Dans un communiqué publié à l’issue de la réunion, les députés sunnites du 8 Mars se sont contentés de saluer les efforts du chef de l’État, et d’affirmer « comprendre la gravité de la situation économique et financière, ainsi que les dangers qui guettent le pays ». Ils ont, toutefois, réitéré leur insistance pour prendre part au cabinet. « Toute initiative qui ne reconnaît pas le droit de la Rencontre consultative à participer au gouvernement à la faveur du respect des résultats des législatives n’est pas viable », peut-on lire dans le communiqué.
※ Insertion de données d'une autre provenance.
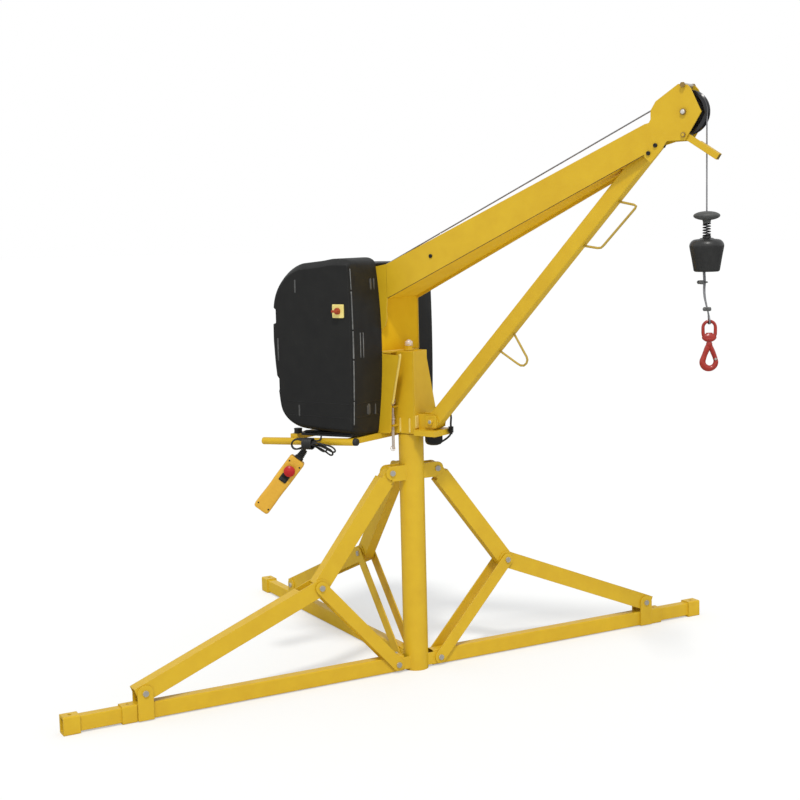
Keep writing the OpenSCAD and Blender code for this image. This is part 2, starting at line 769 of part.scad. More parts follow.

Si elle a naturellement réitéré son désir de faire partie de l’équipe ministérielle, la Rencontre consultative s’est à n’en point douter rétractée par rapport à ses prises de position antérieures. Il s’agit de la toute première fois en effet que les députés en question ne formulent pas expressément la demande d’être représentés au gouvernement par un des membres de la Rencontre.
Interrogé à ce sujet par L’Orient-Le Jour, Abdel Rahim Mrad s’est contenté de rappeler que le président de la République et le directeur général de la Sûreté générale Abbas Ibrahim sont intervenus dans le processus gouvernemental et proposent des idées de solutions. « En principe, nous voulons que l’un des six députés prenne part au gouvernement. Mais nous voulons aussi nous entretenir avec Saad Hariri, dans la mesure où cela constitue une reconnaissance explicite de notre existence », souligne-t-il, faisant savoir que le groupe auquel il appartient refuse de relever du lot du chef de l’État.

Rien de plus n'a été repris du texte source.